Mathematics is the purest of the sciences, dealing in eternal truths and abstract ideas. As such, most mathematicians prefer to avoid messy, organic details, such as corals, lettuce and household crafts. But welcoming these foreign objects has produced great results in the oldest branch of maths – geometry.
For 22 centuries Euclid (fl. 300 BC, Alexandria) was the authority on geometry. His most famous writing condensed all the geometrical knowledge of the time down into five axioms, from which the whole of geometry could be reconstructed. Four of these axioms are simple, describing such ideas as the existence of a straight line between two points and the circle. The fifth one, the ‘parallel postulate’, was the tricky one.
There are many ways of expressing the parallel postulate. Perhaps the simplest is that through a point not on a given straight line, at most one line can be drawn that never meets the given line. To mathematicians, this idea seemed less elegant than the others, and for centuries they tried to prove that it followed, somehow, from the first four. None were successful.
Around 1830, the Hungarian mathematician János Bolyai and the Russian mathematician Nikolai Ivanovich Lobachevsky separately cracked this nut, demonstrating that the fifth postulate is not as general as the others. It is only true if the surface on which it is being done is flat. If the surface is spherical, then there are no straight lines that can be drawn through the point without eventually converging.
If the surface is hyperbolic, then an infinite number of lines can be drawn, which will never meet the original line. Spheres and flat planes are an easy way of visualising and interacting with these forms of geometry. But the hyperbolic plane is unfamiliar and inaccessible.
Hyperbolic space has many hard-to-visualise properties. It grows exponentially. It has negative curvature throughout. The angles in a triangle on a hyperbolic surface add up to less than 180. We know of shapes where a portion of their surface is hyperbolic – saddles and horns are often mentioned – but nothing that is hyperbolic throughout. Many thought it was impossible to model, and should just be represented in the abstract.
Crochet yourself a universe
That was until a Latvian professor of mathematics at Cornell University in the US – Daina Taimina – brought her knowledge of crafts to the subject. Using crochet, she created a variety of hyperbolic planes (see images). To non-mathematician’s eyes these models look organic – like coral reefs, lettuce leaves and sea slugs. For years mathematicians had been racking their brains to envisage this shape, while these creatures and plants had been merrily growing in it. Why didn’t anyone notice this? When asked, one guy said he ‘didn’t spend much time looking at sea slugs’.
Perhaps they should have. Visualising the hyperbolic plane helps us get our heads round non-Euclid geometry – which is necessary to get a handle on the future and shape of nothing less than the shape of the universe.

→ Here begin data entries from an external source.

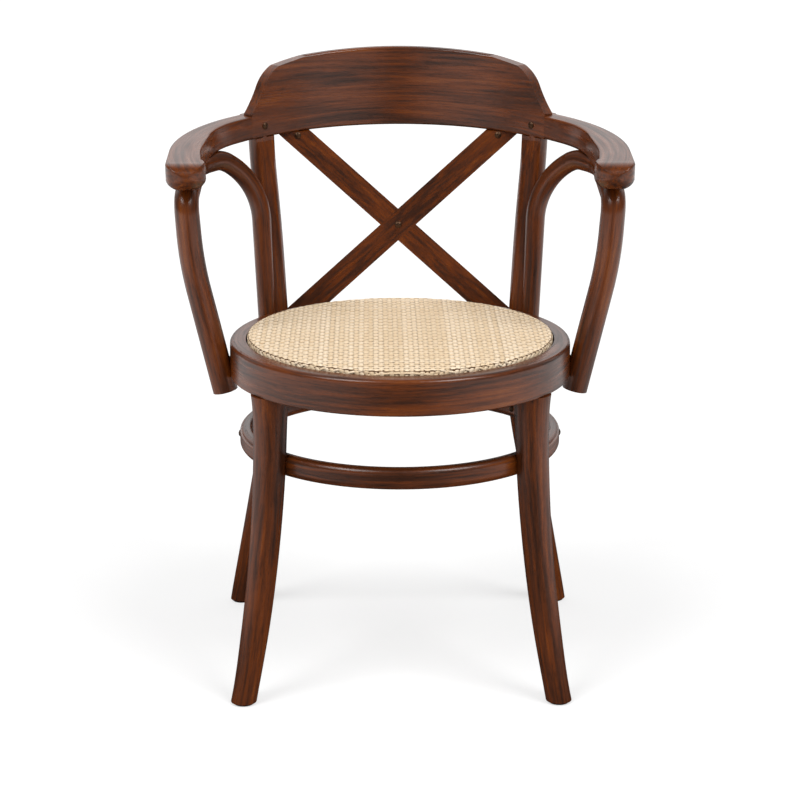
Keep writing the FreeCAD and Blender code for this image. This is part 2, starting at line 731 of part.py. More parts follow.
arm_bow.Shape = shell.shape().makeFillet(value("Sizes.bow_ease"), rod_end)
arm_bow.Placement = Placement(Vector(0, value(SEAT_Y), 0), Rotation())

# Cross slats: two flat bars, half lapped where they cross, dowelled to the rail
# above and lapped on the ring's outer side below.
slope_x = "cos(Sizes.slat_slope)"
slope_z = "sin(Sizes.slat_slope)"
slat_rise = "(Sizes.rail_height - Sizes.slat_cross_height)"
slat_fall = "(Sizes.slat_cross_height - Sizes.slat_foot_height)"


def slat_corners(side):
    """Outline of a slat in its leaning plane, level at both ends."""
    half = f"(Sizes.slat_width / 2 / {slope_z})"
    up_x = f"({slat_rise} / cos(Sizes.slat_lean) / tan(Sizes.slat_slope))"
    down_x = f"({slat_fall} / cos(Sizes.slat_lean) / tan(Sizes.slat_slope))"
    top = f"{slat_rise} / cos(Sizes.slat_lean)"
    bottom = f"-{slat_fall} / cos(Sizes.slat_lean)"
    return [
        (f"{side} * ({up_x} - {half})", top),
        (f"{side} * ({up_x} + {half})", top),
        (f"{side} * ({half} - {down_x})", bottom),
        (f"{side} * (-{half} - {down_x})", bottom),
    ]


def cross_slat(name, side, lap_behind):
    """One slat, rising to the sitter's left for side = 1, with its half lap."""
    body = new_body(name, f"{SEAT_Y} + Sizes.slat_cross_y")
    lean = Rotation(Vector(1, 0, 0), -value("Sizes.slat_lean"))
    body.Placement = Placement(Vector(), lean)
    body.setExpression("Placement.Rotation.Angle", "-Sizes.slat_lean")
    body.setExpression("Placement.Base.z", "Sizes.slat_cross_height")
    sketch = new_sketch(body, f"{name}_outline", "XZ_Plane")
    draw_outline(sketch, slat_corners(side))
    pad(body, sketch, "Sizes.slat_thick", both_ways=True)
    sketch = new_sketch(body, f"{name}_lap", "XZ_Plane")
    draw_outline(sketch, slat_corners(-side))
    cut_through(body, sketch, "Sizes.slat_thick", both_ways=False, flip=not lap_behind)
    return body


slat_front = cross_slat("slat_front_blank", 1, True)
slat_rear = cross_slat("slat_rear_blank", -1, False)
above_rail = doc.addObject("Part::Box", "above_rail")
above_rail.Length = 800
above_rail.Width = 400
above_rail.Height = 100
above_rail.Placement = Placement(Vector(-400, 0, 0), Rotation(Vector(1, 0, 0), value("Sizes.bow_tilt")))
above_rail.setExpression("Placement.Rotation.Angle", "Sizes.bow_tilt")
above_rail.setExpression("Placement.Base.y", BOW_Y)
above_rail.setExpression("Placement.Base.z", bow_underside("0"))
doc.recompute()


# Fastenings: dome screws, dowels, bolts and glides.
def dome_screw(length, shank="Sizes.shank_radius", head="Sizes.dome_radius"):
    """A dome headed screw, whose head sits on z = 0 and whose shank points down."""
    shank_radius = value(shank)
    head_radius = value(head)
    rise = value("Sizes.dome_rise")
    lip = rise * 0.3
    ball_radius = (head_radius ** 2 + (rise - lip) ** 2) / (2 * (rise - lip))
    ball_height = rise - ball_radius
    side = head_radius / 2
    shoulder = ball_height + math.sqrt(ball_radius ** 2 - side ** 2)
    profile = Part.Wire([
        Part.LineSegment(Vector(0, 0, -length), Vector(shank_radius, 0, -length)).toShape(),
        Part.LineSegment(Vector(shank_radius, 0, -length), Vector(shank_radius, 0, 0)).toShape(),
        Part.LineSegment(Vector(shank_radius, 0, 0), Vector(head_radius, 0, 0)).toShape(),
        Part.LineSegment(Vector(head_radius, 0, 0), Vector(head_radius, 0, lip)).toShape(),
        Part.Arc(Vector(head_radius, 0, lip), Vector(side, 0, shoulder),
                 Vector(0, 0, rise)).toShape(),
        Part.LineSegment(Vector(0, 0, rise), Vector(0, 0, -length)).toShape(),
    ])
    return Part.Face(profile).revolve(Vector(), Vector(0, 0, 1), 360)


def rod(length, radius):
    """A plain rod, half of it on each side of z = 0."""
    return Part.makeCylinder(radius, length, Vector(0, 0, -length / 2))


def set_in(shape, point, direction):
    """Copy a fastening to a point, with its head towards direction."""
    copy = shape.copy()
    copy.Placement = Placement(point, Rotation(Vector(0, 0, 1), direction))
    return copy


def flip_side(shape):
    return shape.mirror(Vector(), Vector(1, 0, 0))


def group(name, shapes, y=SEAT_Y):
    """One node of like fastenings, as separate solids."""
    piece = doc.addObject("Part::Feature", name)
    piece.Shape = Part.Compound(shapes)
    piece.Placement = Placement(Vector(0, value(y), 0), Rotation())
    return piece


def both_sides(shapes):
    return shapes + [flip_side(shape) for shape in shapes]


def bow_point(angle, radius, up):
    """Point of the bow at an angle from the middle, up from the underside."""
    x = radius * math.sin(math.radians(angle))
    y = radius * math.cos(math.radians(angle))
    return Vector(x, y, value(bow_underside(str(y))) + up)


def bow_outward(angle):
    return Vector(math.sin(math.radians(angle)), math.cos(math.radians(angle)), 0)


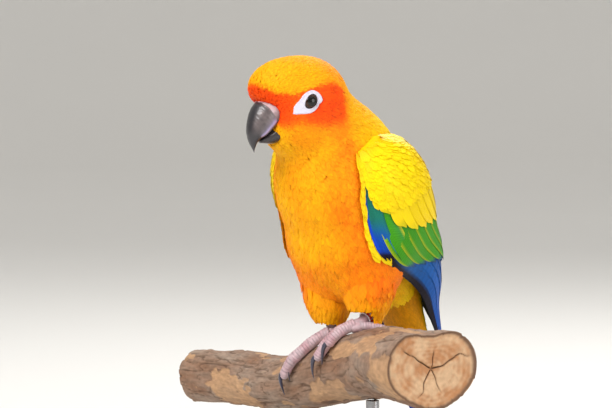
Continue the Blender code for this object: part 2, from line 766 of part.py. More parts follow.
def wing_vane(name, side, root, tip, first, width, depth, step, spread=0.0, stations=(0, 0.4, 0.72, 0.9, 1)):
    """One feather: a thin curved plate from its root to its rounded tip, its front edge the higher one."""
    length = root - tip
    share = np.array(stations, float)[:, None]
    s = root - length * share
    middle = first + width / 2 + spread * share * (0.5 - first - width / 2)
    half = width / 2 * curve(VANE_WIDTH, share) * (1 + 1.4 * spread * share)
    across = np.array([-1.0, 0.0, 1.0])[None]
    u = middle + half * across
    tilt = step / ROW_PITCH * curve({-106: 0.15, -80: 0.4, -60: 0.8, -40: 1.0, 30: 1.0}, s)
    height = dome(s, np.clip(u, 0, 1)) - curve(depth, s) - tilt * (u - first)
    half_thick = VANE_THICK / 2 * curve({0: 1.0, 0.9: 1.0, 1.0: 0.7}, share)
    outer = wing_point(side, s + 0 * u, u, height + half_thick)
    inner = wing_point(side, s + 0 * u, u, height - half_thick)
    return slab(name, outer, inner)


def make_wing(name, side, look):
    """Folded wing: coverts in rows over the secondaries, which lie over the long primaries."""
    core = wing_core(name, side, look)
    vanes = []
    for k, tip in enumerate((-106, -100, -92, -82, -72)):
        depth = {tip: 0.3, tip + 12: 0.5 + 0.3 * k, -50: 2.0, -28: 2.7, -10: 3.0}
        vanes.append(wing_vane(f"primary_{k}", side, -16, tip, 0.03 + 0.16 * k, 0.33, depth, 0.5,
                               0.5 - 0.05 * k))
    for k in range(2):
        depth = {-25: 0.4, -10: 0.5, 2: 0.9, 12: 1.5}
        vanes.append(wing_vane(f"hand_covert_{k}", side, 12, -18 - 5 * k, ROW_PITCH * k, 2 * ROW_PITCH,
                               depth, 0.42))
    for k in range(7):
        first = ROW_PITCH * (k + 2)
        over = float(curve({0: 0, 1: -5, 3: -14, 5: -20, 6: -18}, k))
        tip = float(curve({0: -31, 2: -37, 5: -48, 6: -46}, k))
        depth = {tip: 0.3, over - 12: 0.35, over: 1.0, over + 10: 1.9}
        vanes.append(wing_vane(f"secondary_{k}", side, over + 10, tip, first, 2 * ROW_PITCH, depth, 0.42))
        depth = {over: 0.4, over + 6: 0.5, 10: 1.5}
        vanes.append(wing_vane(f"greater_covert_{k}", side, 10, over, first, 2 * ROW_PITCH, depth, 0.42,
                               0.0, (0, 0.55, 0.86, 1)))
    return fuse(core, vanes, "MANIFOLD")


TAIL_ROOT = spine(TAIL_CUT - GAP)[0]
TAIL_DOWN = -heading(TAIL_PITCH, 0.0)
TAIL_UP = np.cross(TAIL_DOWN, (-1.0, 0, 0))
TAIL_WIDE = {0: 13.0, 0.15: 11.4, 0.32: 10.6, 0.6: 12.4, 0.85: 9.0, 1.0: 5.0}
TAIL_DEEP = {0: 9.0, 0.15: 6.0, 0.32: 3.2, 1.0: 3.0}
TAIL_LENGTHS = (135, 127, 115, 102, 89, 77)
VANE_STEP = 0.42


def tail_ring(share, grow=0.0, segments=20):
    """Oval cross-section of the covered root of the tail."""
    turn = np.arange(segments) * 2 * math.pi / segments
    wide = grow + float(curve(TAIL_WIDE, share))
    deep = grow + float(curve(TAIL_DEEP, share))
    middle = TAIL_ROOT + TAIL_DOWN * TAIL_LENGTH * share
    return middle + deep * np.cos(turn)[:, None] * TAIL_UP + wide * np.sin(turn)[:, None] * BODY[1]


def tail_vane(name, side, k, level):
    """One tail feather: a straight plate, a little arched across, from its root to its pointed tip."""
    length = TAIL_LENGTHS[k]
    share = np.array([0.08, 0.4, 0.68, 0.9, 1.0])[:, None]
    half = 6.0 * curve({0: 0.7, 0.4: 0.9, 0.68: 1.0, 0.9: 0.68, 1: 0.12}, share)
    x = side * (0.9 + 0.8 * k) * curve({0: 0.7, 0.6: 1.1, 1: 0.8}, share) + half * np.array([[-1.0, 0.0, 1.0]])
    height = 2.3 - VANE_STEP * level - 0.011 * x * x
    down = share * length + 0 * x
    middle = TAIL_ROOT + down[..., None] * TAIL_DOWN + x[..., None] * BODY[1]
    half_thick = (VANE_THICK / 2 * curve({0: 1.0, 0.9: 1.0, 1: 0.75}, share) + 0 * x)[..., None]
    lie = height[..., None] * TAIL_UP
    return slab(name, middle + lie + half_thick * TAIL_UP, middle + lie - half_thick * TAIL_UP)


def make_tail(look):
    """Twelve graduated feathers, the middle pair on top, out of the coverts behind the trunk's rear cut."""
    rings = [ring_points(TAIL_CUT - GAP, segments=20)]
    rings += [tail_ring(share) for share in (0.08, 0.16, 0.24, 0.33)]
    coverts = loft("tail", rings, look)
    vanes = []
    for k in range(6):
        for side in (1, -1):
            vanes.append(tail_vane(f"tail_feather_{k}_{side + 1}", side, k, 2 * k + (side < 0)))
    return fuse(coverts, vanes, "MANIFOLD")


def tail_space():
    """The room that the tail takes, grown by the gap, to keep the wings clear of it."""
    rings = [ring_points(TAIL_CUT - GAP, level=GAP, segments=20)]
    rings += [tail_ring(share, GAP + 0.1) for share in (0.08, 0.16, 0.24, 0.33, 0.5, 0.65)]
    return loft("tail_cutter", rings)


def main():
    global PARTS
    for thing in list(bpy.data.objects):
        bpy.data.objects.remove(thing)
    PARTS = bpy.data.collections.new("sun_conure")
    bpy.context.scene.collection.children.link(PARTS)
    orange = material("orange_feather", (0.90, 0.24, 0.01), 0.75)
    face = material("face_feather", (0.80, 0.08, 0.01), 0.75)
    yellow = material("yellow_feather", (0.95, 0.72, 0.01), 0.7)
    green = material("tail_feather", (0.10, 0.22, 0.04), 0.6)
    horn = material("bill_horn", (0.035, 0.03, 0.032), 0.35)
    cere_skin = material("cere_skin", (0.45, 0.40, 0.40), 0.6)
    bare = material("eye_skin", (0.78, 0.78, 0.86), 0.6)
    dark = material("eye_dark", (0.02, 0.012, 0.01), 0.08)
    foot_skin = material("foot_skin", (0.52, 0.42, 0.40), 0.65)
    red = material("ring_plastic", (0.70, 0.05, 0.08), 0.4)
    steel = material("ring_metal", (0.55, 0.55, 0.56), 0.35, 1.0)
    wood = material("perch_bark", (0.27, 0.18, 0.12), 0.85)
    plinth = material("stand_paint", (0.05, 0.05, 0.055), 0.5)
    rod_steel = material("rod_steel", (0.55, 0.55, 0.56), 0.3, 1.0)

    trunk_piece("torso", TAIL_CUT, NECK_CUT - GAP / 2, TORSO_ROWS, orange)
    trunk_piece("neck", NECK_CUT + GAP / 2, HEAD_CUT - GAP / 2, NECK_ROWS, orange)
    head = head_piece("head", face)
    for side, word in ((1, "left"), (-1, "right")):
        carve(head, make_eye("socket", side, dark, GAP))
        make_eye("eye_" + word, side, dark)
        make_lids("lids_" + word, side, bare)
        make_thigh("thigh_" + word, side, yellow)
        make_foot("foot_" + word, side, foot_skin)
        wing = make_wing("wing_" + word, side, yellow)
        carve(wing, tail_space(), "MANIFOLD")
        carve(wing, trunk_room(GAP), "MANIFOLD")
        merge_flat(wing, 1.8)
    socket = [bill_ring(part, GAP + 0.4) for part in np.linspace(-0.02, 1.0, 8)]
    carve(head, loft("bill_socket", socket))
    jaw = [lower_ring(part, GAP) for part in np.linspace(0.0, 1.0, 8)]
    carve(head, loft("jaw_socket", jaw))
    make_bill_upper(horn)
    make_bill_lower(horn)
    make_cere(cere_skin)
    make_ring(1, red)
    make_ring(-1, steel)
    make_tail(green)
    make_perch(wood)
    make_base(plinth)
    make_rod("stand_rod_left", ROD_SPREAD, rod_steel)
    make_rod("stand_rod_right", -ROD_SPREAD, rod_steel)


main()
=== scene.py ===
import math

import bpy
import numpy as np
from mathutils import Matrix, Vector
from bpy.props import FloatProperty, FloatVectorProperty, PointerProperty


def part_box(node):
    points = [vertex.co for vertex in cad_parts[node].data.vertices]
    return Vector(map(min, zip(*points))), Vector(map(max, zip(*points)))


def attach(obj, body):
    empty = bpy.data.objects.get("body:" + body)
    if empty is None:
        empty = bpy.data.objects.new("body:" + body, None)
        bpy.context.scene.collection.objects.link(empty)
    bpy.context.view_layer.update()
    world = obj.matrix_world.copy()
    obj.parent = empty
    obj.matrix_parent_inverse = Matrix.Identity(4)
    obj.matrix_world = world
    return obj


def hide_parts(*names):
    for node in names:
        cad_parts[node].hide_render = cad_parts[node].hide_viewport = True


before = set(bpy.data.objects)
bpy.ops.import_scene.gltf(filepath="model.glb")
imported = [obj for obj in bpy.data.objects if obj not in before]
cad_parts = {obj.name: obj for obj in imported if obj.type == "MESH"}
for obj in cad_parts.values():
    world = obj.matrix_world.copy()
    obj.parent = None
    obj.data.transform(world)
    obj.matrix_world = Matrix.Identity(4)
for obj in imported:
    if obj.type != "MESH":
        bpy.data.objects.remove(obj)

bl_info = {
    "name": "Perched sun conure",
    "version": (1, 0, 0),
    "blender": (4, 5, 0),
    "location": "3D View > Sidebar > Sun conure",
    "description": "Skin, feathers, bill, feet, perch and stage of a life-size sun conure model",
    "category": "Object",
}

# Lengths are millimetres, measured from the top of the perch, and become metres where a mesh is made
MM = 0.001
PERCH_TOP = 132.0
LIFT = np.array([0.0, 0.0, PERCH_TOP])
GAP = 0.3
SEED = 20

# The trunk, neck and head
BODY_PITCH = math.radians(60)
BODY_CENTRE = (-5.0, 58.0)
SPINE_Q = {-60: -13.0, -40: -10.0, -20: -4.0, 5: -2.0, 26: -2.0}
NECK_START = 26.0
HEAD_BEND_LENGTH = 41.0
FACE_PLACE = NECK_START + HEAD_BEND_LENGTH
FACE_STEPS = 12.0
HEAD_PITCH = math.radians(-12)
FACE_PITCH = math.radians(-6)
HEAD_YAW = math.radians(17)
RAY_LIFT = {26: 0.0, 45: 3.0, 67: 6.0}
TAIL_CUT = -46.0
BODY_BLEND = 2.6
EYES_AT = (-2.0, 29.0, 106.0)

# The wings and the tail
WING_LEAD = {34: 106, 24: 114, 11: 122, -6: 127, -18: 126, -30: 122, -45: 112, -60: 102, -80: 94, -100: 84}
WING_REAR = {34: 74, 24: 50, 11: 38, -6: 27, -18: 20, -30: 14, -45: 9, -60: 6, -80: 4, -100: 4}
WING_TOP = 33.0
WING_CORE_END = -27.0
WING_HEIGHT = {34: 3.0, 24: 5.0, 15: 5.6, 5: 5.6, -5: 5.2, -15: 4.7, -25: 4.2, -35: 3.7, -45: 3.3, -60: 2.8,
               -80: 2.2, -106: 1.6}
WING_DOME = {0: 0.35, 0.12: 0.9, 0.5: 1.0, 1: 0.5}
VANE_TILT = 3.9
TAIL_LENGTH = 135.0
TAIL_PITCH = math.radians(66)
TAIL_LENGTHS = (135, 127, 115, 102, 89, 77)
TAIL_WIDE = {0: 13.0, 0.15: 11.4, 0.32: 10.6, 0.6: 12.4, 0.85: 9.0, 1.0: 5.0}
TAIL_DEEP = {0: 9.0, 0.15: 6.0, 0.32: 3.2, 1.0: 3.0}

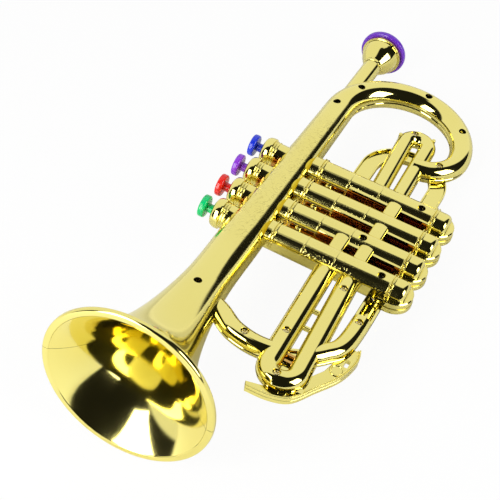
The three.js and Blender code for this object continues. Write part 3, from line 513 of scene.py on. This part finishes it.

Our universe began at one point, and has been expanding ever since. Whether this expansion will continue for ever, or one day halt and come crashing back in, depends on the amount of matter that exists. If there is enough matter, the force of gravity will eventually overcome the expansion and drag everything back together in a big crunch. If there is not, the universe will continue outward forever. And an in-between option is also possible: that there is just enough matter to slow the expansion down to a continuous rate, but not enough to collapse the universe.
According to general relativity, the presence of matter distorts space time into a different geometry, so each of these matter densities gives a different shaped universe. A universe with a large amount of matter will be curled around on itself into a hypersphere, the 4D equivalent of a 3-sphere, and will obey spherical geometry. This is a ‘closed’ universe. It is finite in extent, but unbounded – if you go in one direction long enough, you’ll end up where you began. On the other hand, if there is definitely not enough matter in the universe to close it up, it is known as an ‘open’ universe. There are many more shapes this universe could take, but they’re all hyperbolic. If there’s just enough matter to balance the expansion, this in-between case corresponds to Euclidean plane geometry.
NASA’s current measurements suggest the universe is flat to a two per cent margin of error – so despite the twisted ideas of Bolyai, Lobchevsky, Taimina and the sea-slugs, Euclidean geometry may be the ultimate bottom line.